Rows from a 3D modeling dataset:
--- begin ---

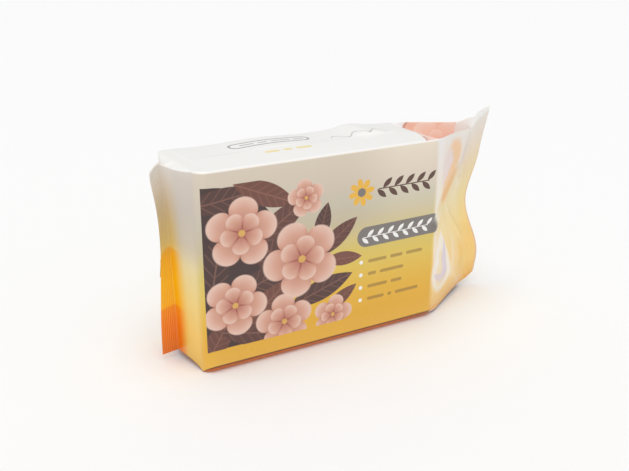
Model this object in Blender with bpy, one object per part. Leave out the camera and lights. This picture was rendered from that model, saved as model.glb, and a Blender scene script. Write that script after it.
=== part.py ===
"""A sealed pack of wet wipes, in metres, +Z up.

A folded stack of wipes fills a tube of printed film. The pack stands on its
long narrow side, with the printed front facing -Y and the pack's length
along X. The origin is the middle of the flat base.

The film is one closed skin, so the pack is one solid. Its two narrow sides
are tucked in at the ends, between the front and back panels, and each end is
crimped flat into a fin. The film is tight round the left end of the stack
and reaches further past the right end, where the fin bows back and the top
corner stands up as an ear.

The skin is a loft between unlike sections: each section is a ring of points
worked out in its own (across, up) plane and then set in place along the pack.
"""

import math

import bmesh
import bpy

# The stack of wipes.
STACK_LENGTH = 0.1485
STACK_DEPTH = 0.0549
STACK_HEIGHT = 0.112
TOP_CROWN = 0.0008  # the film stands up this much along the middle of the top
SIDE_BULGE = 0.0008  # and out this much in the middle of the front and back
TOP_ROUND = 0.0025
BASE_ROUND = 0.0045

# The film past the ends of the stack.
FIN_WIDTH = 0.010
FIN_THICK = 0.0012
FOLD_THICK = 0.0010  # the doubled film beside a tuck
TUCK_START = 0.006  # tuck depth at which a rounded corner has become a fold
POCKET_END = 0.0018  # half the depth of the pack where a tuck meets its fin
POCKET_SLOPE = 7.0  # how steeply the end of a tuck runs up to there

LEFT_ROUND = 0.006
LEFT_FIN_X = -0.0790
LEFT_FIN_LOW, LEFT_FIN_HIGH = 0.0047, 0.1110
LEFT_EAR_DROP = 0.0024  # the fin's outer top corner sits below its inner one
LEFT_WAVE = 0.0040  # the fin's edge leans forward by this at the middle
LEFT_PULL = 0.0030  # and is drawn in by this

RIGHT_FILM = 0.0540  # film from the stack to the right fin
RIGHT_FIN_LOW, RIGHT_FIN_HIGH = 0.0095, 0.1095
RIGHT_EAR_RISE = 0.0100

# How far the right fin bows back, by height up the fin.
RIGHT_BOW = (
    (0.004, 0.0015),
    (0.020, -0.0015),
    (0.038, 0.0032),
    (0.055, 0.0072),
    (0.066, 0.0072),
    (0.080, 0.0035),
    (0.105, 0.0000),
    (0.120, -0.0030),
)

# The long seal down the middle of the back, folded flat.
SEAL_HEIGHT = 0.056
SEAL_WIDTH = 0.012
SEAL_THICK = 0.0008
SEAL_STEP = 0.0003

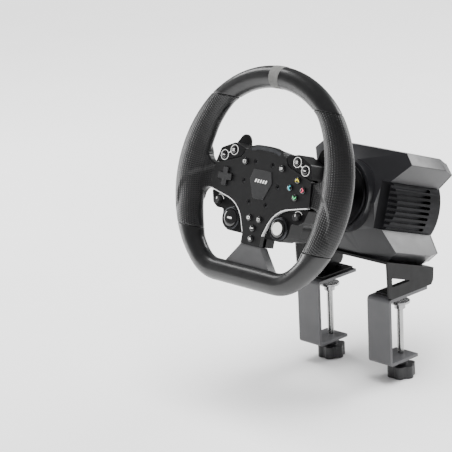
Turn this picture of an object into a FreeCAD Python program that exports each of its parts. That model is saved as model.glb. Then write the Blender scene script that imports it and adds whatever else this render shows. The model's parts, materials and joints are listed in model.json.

--- end ---

GOAL | Repeat the listing exactly, from its first line to its last.

SOLVED EXERCISE |
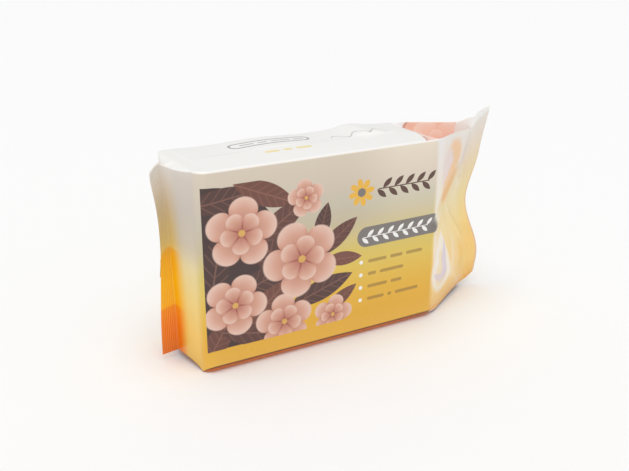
Model this object in Blender with bpy, one object per part. Leave out the camera and lights. This picture was rendered from that model, saved as model.glb, and a Blender scene script. Write that script after it.
=== part.py ===
"""A sealed pack of wet wipes, in metres, +Z up.

A folded stack of wipes fills a tube of printed film. The pack stands on its
long narrow side, with the printed front facing -Y and the pack's length
along X. The origin is the middle of the flat base.

The film is one closed skin, so the pack is one solid. Its two narrow sides
are tucked in at the ends, between the front and back panels, and each end is
crimped flat into a fin. The film is tight round the left end of the stack
and reaches further past the right end, where the fin bows back and the top
corner stands up as an ear.

The skin is a loft between unlike sections: each section is a ring of points
worked out in its own (across, up) plane and then set in place along the pack.
"""

import math

import bmesh
import bpy

# The stack of wipes.
STACK_LENGTH = 0.1485
STACK_DEPTH = 0.0549
STACK_HEIGHT = 0.112
TOP_CROWN = 0.0008  # the film stands up this much along the middle of the top
SIDE_BULGE = 0.0008  # and out this much in the middle of the front and back
TOP_ROUND = 0.0025
BASE_ROUND = 0.0045

# The film past the ends of the stack.
FIN_WIDTH = 0.010
FIN_THICK = 0.0012
FOLD_THICK = 0.0010  # the doubled film beside a tuck
TUCK_START = 0.006  # tuck depth at which a rounded corner has become a fold
POCKET_END = 0.0018  # half the depth of the pack where a tuck meets its fin
POCKET_SLOPE = 7.0  # how steeply the end of a tuck runs up to there

LEFT_ROUND = 0.006
LEFT_FIN_X = -0.0790
LEFT_FIN_LOW, LEFT_FIN_HIGH = 0.0047, 0.1110
LEFT_EAR_DROP = 0.0024  # the fin's outer top corner sits below its inner one
LEFT_WAVE = 0.0040  # the fin's edge leans forward by this at the middle
LEFT_PULL = 0.0030  # and is drawn in by this

RIGHT_FILM = 0.0540  # film from the stack to the right fin
RIGHT_FIN_LOW, RIGHT_FIN_HIGH = 0.0095, 0.1095
RIGHT_EAR_RISE = 0.0100

# How far the right fin bows back, by height up the fin.
RIGHT_BOW = (
    (0.004, 0.0015),
    (0.020, -0.0015),
    (0.038, 0.0032),
    (0.055, 0.0072),
    (0.066, 0.0072),
    (0.080, 0.0035),
    (0.105, 0.0000),
    (0.120, -0.0030),
)

# The long seal down the middle of the back, folded flat.
SEAL_HEIGHT = 0.056
SEAL_WIDTH = 0.012
SEAL_THICK = 0.0008
SEAL_STEP = 0.0003

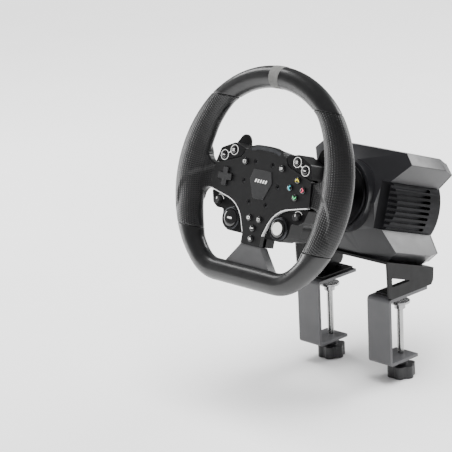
Turn this picture of an object into a FreeCAD Python program that exports each of its parts. That model is saved as model.glb. Then write the Blender scene script that imports it and adds whatever else this render shows. The model's parts, materials and joints are listed in model.json.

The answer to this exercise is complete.